Record excerpts
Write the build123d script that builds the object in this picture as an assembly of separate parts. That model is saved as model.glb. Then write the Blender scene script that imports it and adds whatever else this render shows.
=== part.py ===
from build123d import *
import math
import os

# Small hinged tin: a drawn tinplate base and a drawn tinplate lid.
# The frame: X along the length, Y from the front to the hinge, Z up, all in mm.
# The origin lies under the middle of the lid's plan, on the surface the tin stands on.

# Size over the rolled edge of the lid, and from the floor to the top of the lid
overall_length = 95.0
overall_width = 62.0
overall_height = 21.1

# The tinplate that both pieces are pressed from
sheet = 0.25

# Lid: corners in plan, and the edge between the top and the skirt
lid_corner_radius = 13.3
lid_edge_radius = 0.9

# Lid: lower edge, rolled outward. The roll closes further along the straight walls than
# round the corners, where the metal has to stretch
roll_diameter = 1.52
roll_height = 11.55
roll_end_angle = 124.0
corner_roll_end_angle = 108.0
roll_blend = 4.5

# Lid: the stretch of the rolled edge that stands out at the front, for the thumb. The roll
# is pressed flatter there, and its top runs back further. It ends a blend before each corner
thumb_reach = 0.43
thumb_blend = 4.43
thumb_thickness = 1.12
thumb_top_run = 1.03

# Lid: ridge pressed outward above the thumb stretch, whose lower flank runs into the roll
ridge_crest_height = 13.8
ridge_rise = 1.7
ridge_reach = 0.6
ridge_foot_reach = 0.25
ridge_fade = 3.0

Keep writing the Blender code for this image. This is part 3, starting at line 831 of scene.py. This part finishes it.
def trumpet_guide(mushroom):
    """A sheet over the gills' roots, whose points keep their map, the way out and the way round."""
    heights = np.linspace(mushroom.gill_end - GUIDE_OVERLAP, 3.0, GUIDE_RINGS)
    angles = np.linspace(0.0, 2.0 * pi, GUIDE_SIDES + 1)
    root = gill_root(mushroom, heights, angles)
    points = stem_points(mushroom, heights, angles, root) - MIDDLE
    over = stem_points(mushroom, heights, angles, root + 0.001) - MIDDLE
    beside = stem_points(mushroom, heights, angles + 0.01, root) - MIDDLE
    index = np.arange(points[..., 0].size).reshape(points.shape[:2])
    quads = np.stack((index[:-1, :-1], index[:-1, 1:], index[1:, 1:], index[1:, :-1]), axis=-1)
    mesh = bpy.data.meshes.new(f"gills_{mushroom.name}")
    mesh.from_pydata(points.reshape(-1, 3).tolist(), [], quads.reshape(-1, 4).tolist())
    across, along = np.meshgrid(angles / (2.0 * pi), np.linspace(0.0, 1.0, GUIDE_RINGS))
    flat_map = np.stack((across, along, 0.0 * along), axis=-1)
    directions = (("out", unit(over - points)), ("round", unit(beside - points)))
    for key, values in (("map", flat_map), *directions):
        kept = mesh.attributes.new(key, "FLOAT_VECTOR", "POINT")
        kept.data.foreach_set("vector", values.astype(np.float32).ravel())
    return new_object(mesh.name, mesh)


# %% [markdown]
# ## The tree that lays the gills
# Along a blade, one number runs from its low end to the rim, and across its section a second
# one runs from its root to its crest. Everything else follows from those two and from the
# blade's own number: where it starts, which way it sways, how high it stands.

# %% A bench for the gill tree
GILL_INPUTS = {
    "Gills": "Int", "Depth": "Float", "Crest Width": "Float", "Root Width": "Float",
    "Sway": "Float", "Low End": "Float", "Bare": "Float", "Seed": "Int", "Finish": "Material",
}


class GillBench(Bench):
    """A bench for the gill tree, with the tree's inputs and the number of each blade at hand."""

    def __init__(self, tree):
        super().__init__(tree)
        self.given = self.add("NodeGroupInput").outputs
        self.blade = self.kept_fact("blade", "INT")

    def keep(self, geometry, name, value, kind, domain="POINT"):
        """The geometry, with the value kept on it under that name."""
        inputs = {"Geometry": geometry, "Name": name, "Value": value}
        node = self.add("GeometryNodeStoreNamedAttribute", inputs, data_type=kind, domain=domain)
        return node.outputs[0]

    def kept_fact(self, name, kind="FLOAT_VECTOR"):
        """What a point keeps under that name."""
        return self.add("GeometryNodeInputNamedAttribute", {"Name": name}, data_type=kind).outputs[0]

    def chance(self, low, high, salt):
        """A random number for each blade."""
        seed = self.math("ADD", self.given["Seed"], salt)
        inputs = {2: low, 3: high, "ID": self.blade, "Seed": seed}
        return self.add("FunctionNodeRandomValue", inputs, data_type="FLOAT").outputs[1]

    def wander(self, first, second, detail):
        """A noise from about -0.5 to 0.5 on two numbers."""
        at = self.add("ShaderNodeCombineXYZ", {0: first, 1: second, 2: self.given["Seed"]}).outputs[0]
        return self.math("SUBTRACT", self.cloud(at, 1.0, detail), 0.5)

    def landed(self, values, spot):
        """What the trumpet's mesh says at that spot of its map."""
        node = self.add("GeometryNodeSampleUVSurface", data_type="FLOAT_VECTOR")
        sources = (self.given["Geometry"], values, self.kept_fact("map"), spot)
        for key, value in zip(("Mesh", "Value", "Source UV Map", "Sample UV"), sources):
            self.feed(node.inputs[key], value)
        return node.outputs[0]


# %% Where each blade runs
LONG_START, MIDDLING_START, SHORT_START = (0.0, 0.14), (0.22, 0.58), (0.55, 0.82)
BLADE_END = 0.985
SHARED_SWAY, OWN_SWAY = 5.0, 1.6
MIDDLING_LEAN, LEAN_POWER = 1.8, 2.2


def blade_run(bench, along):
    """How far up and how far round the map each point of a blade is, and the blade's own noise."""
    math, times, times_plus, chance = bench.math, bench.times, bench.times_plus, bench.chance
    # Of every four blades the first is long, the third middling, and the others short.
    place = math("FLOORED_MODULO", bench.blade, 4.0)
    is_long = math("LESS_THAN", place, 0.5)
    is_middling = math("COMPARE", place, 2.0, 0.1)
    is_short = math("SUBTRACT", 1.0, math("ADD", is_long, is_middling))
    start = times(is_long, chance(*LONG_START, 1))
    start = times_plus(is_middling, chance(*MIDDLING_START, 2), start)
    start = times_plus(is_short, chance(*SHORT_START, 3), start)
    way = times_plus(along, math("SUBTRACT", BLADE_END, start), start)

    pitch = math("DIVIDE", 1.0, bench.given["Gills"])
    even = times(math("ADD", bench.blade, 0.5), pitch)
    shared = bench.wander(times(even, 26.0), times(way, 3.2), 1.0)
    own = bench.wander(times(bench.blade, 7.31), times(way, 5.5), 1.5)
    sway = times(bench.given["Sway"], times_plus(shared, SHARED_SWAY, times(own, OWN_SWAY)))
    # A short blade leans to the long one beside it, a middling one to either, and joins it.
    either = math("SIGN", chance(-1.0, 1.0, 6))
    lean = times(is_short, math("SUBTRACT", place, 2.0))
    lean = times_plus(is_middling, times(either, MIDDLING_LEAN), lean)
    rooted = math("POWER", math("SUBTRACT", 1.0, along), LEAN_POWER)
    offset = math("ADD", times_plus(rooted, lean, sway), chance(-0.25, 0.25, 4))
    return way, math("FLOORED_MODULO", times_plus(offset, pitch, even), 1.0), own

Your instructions
Each line of the material should be echoed exactly.

Answer below
Write the build123d script that builds the object in this picture as an assembly of separate parts. That model is saved as model.glb. Then write the Blender scene script that imports it and adds whatever else this render shows.
=== part.py ===
from build123d import *
import math
import os

# Small hinged tin: a drawn tinplate base and a drawn tinplate lid.
# The frame: X along the length, Y from the front to the hinge, Z up, all in mm.
# The origin lies under the middle of the lid's plan, on the surface the tin stands on.

# Size over the rolled edge of the lid, and from the floor to the top of the lid
overall_length = 95.0
overall_width = 62.0
overall_height = 21.1

# The tinplate that both pieces are pressed from
sheet = 0.25

# Lid: corners in plan, and the edge between the top and the skirt
lid_corner_radius = 13.3
lid_edge_radius = 0.9

# Lid: lower edge, rolled outward. The roll closes further along the straight walls than
# round the corners, where the metal has to stretch
roll_diameter = 1.52
roll_height = 11.55
roll_end_angle = 124.0
corner_roll_end_angle = 108.0
roll_blend = 4.5

# Lid: the stretch of the rolled edge that stands out at the front, for the thumb. The roll
# is pressed flatter there, and its top runs back further. It ends a blend before each corner
thumb_reach = 0.43
thumb_blend = 4.43
thumb_thickness = 1.12
thumb_top_run = 1.03

# Lid: ridge pressed outward above the thumb stretch, whose lower flank runs into the roll
ridge_crest_height = 13.8
ridge_rise = 1.7
ridge_reach = 0.6
ridge_foot_reach = 0.25
ridge_fade = 3.0

Keep writing the Blender code for this image. This is part 3, starting at line 831 of scene.py. This part finishes it.
def trumpet_guide(mushroom):
    """A sheet over the gills' roots, whose points keep their map, the way out and the way round."""
    heights = np.linspace(mushroom.gill_end - GUIDE_OVERLAP, 3.0, GUIDE_RINGS)
    angles = np.linspace(0.0, 2.0 * pi, GUIDE_SIDES + 1)
    root = gill_root(mushroom, heights, angles)
    points = stem_points(mushroom, heights, angles, root) - MIDDLE
    over = stem_points(mushroom, heights, angles, root + 0.001) - MIDDLE
    beside = stem_points(mushroom, heights, angles + 0.01, root) - MIDDLE
    index = np.arange(points[..., 0].size).reshape(points.shape[:2])
    quads = np.stack((index[:-1, :-1], index[:-1, 1:], index[1:, 1:], index[1:, :-1]), axis=-1)
    mesh = bpy.data.meshes.new(f"gills_{mushroom.name}")
    mesh.from_pydata(points.reshape(-1, 3).tolist(), [], quads.reshape(-1, 4).tolist())
    across, along = np.meshgrid(angles / (2.0 * pi), np.linspace(0.0, 1.0, GUIDE_RINGS))
    flat_map = np.stack((across, along, 0.0 * along), axis=-1)
    directions = (("out", unit(over - points)), ("round", unit(beside - points)))
    for key, values in (("map", flat_map), *directions):
        kept = mesh.attributes.new(key, "FLOAT_VECTOR", "POINT")
        kept.data.foreach_set("vector", values.astype(np.float32).ravel())
    return new_object(mesh.name, mesh)


# %% [markdown]
# ## The tree that lays the gills
# Along a blade, one number runs from its low end to the rim, and across its section a second
# one runs from its root to its crest. Everything else follows from those two and from the
# blade's own number: where it starts, which way it sways, how high it stands.

# %% A bench for the gill tree
GILL_INPUTS = {
    "Gills": "Int", "Depth": "Float", "Crest Width": "Float", "Root Width": "Float",
    "Sway": "Float", "Low End": "Float", "Bare": "Float", "Seed": "Int", "Finish": "Material",
}


class GillBench(Bench):
    """A bench for the gill tree, with the tree's inputs and the number of each blade at hand."""

    def __init__(self, tree):
        super().__init__(tree)
        self.given = self.add("NodeGroupInput").outputs
        self.blade = self.kept_fact("blade", "INT")

    def keep(self, geometry, name, value, kind, domain="POINT"):
        """The geometry, with the value kept on it under that name."""
        inputs = {"Geometry": geometry, "Name": name, "Value": value}
        node = self.add("GeometryNodeStoreNamedAttribute", inputs, data_type=kind, domain=domain)
        return node.outputs[0]

    def kept_fact(self, name, kind="FLOAT_VECTOR"):
        """What a point keeps under that name."""
        return self.add("GeometryNodeInputNamedAttribute", {"Name": name}, data_type=kind).outputs[0]

    def chance(self, low, high, salt):
        """A random number for each blade."""
        seed = self.math("ADD", self.given["Seed"], salt)
        inputs = {2: low, 3: high, "ID": self.blade, "Seed": seed}
        return self.add("FunctionNodeRandomValue", inputs, data_type="FLOAT").outputs[1]

    def wander(self, first, second, detail):
        """A noise from about -0.5 to 0.5 on two numbers."""
        at = self.add("ShaderNodeCombineXYZ", {0: first, 1: second, 2: self.given["Seed"]}).outputs[0]
        return self.math("SUBTRACT", self.cloud(at, 1.0, detail), 0.5)

    def landed(self, values, spot):
        """What the trumpet's mesh says at that spot of its map."""
        node = self.add("GeometryNodeSampleUVSurface", data_type="FLOAT_VECTOR")
        sources = (self.given["Geometry"], values, self.kept_fact("map"), spot)
        for key, value in zip(("Mesh", "Value", "Source UV Map", "Sample UV"), sources):
            self.feed(node.inputs[key], value)
        return node.outputs[0]


# %% Where each blade runs
LONG_START, MIDDLING_START, SHORT_START = (0.0, 0.14), (0.22, 0.58), (0.55, 0.82)
BLADE_END = 0.985
SHARED_SWAY, OWN_SWAY = 5.0, 1.6
MIDDLING_LEAN, LEAN_POWER = 1.8, 2.2


def blade_run(bench, along):
    """How far up and how far round the map each point of a blade is, and the blade's own noise."""
    math, times, times_plus, chance = bench.math, bench.times, bench.times_plus, bench.chance
    # Of every four blades the first is long, the third middling, and the others short.
    place = math("FLOORED_MODULO", bench.blade, 4.0)
    is_long = math("LESS_THAN", place, 0.5)
    is_middling = math("COMPARE", place, 2.0, 0.1)
    is_short = math("SUBTRACT", 1.0, math("ADD", is_long, is_middling))
    start = times(is_long, chance(*LONG_START, 1))
    start = times_plus(is_middling, chance(*MIDDLING_START, 2), start)
    start = times_plus(is_short, chance(*SHORT_START, 3), start)
    way = times_plus(along, math("SUBTRACT", BLADE_END, start), start)

    pitch = math("DIVIDE", 1.0, bench.given["Gills"])
    even = times(math("ADD", bench.blade, 0.5), pitch)
    shared = bench.wander(times(even, 26.0), times(way, 3.2), 1.0)
    own = bench.wander(times(bench.blade, 7.31), times(way, 5.5), 1.5)
    sway = times(bench.given["Sway"], times_plus(shared, SHARED_SWAY, times(own, OWN_SWAY)))
    # A short blade leans to the long one beside it, a middling one to either, and joins it.
    either = math("SIGN", chance(-1.0, 1.0, 6))
    lean = times(is_short, math("SUBTRACT", place, 2.0))
    lean = times_plus(is_middling, times(either, MIDDLING_LEAN), lean)
    rooted = math("POWER", math("SUBTRACT", 1.0, along), LEAN_POWER)
    offset = math("ADD", times_plus(rooted, lean, sway), chance(-0.25, 0.25, 4))
    return way, math("FLOORED_MODULO", times_plus(offset, pitch, even), 1.0), own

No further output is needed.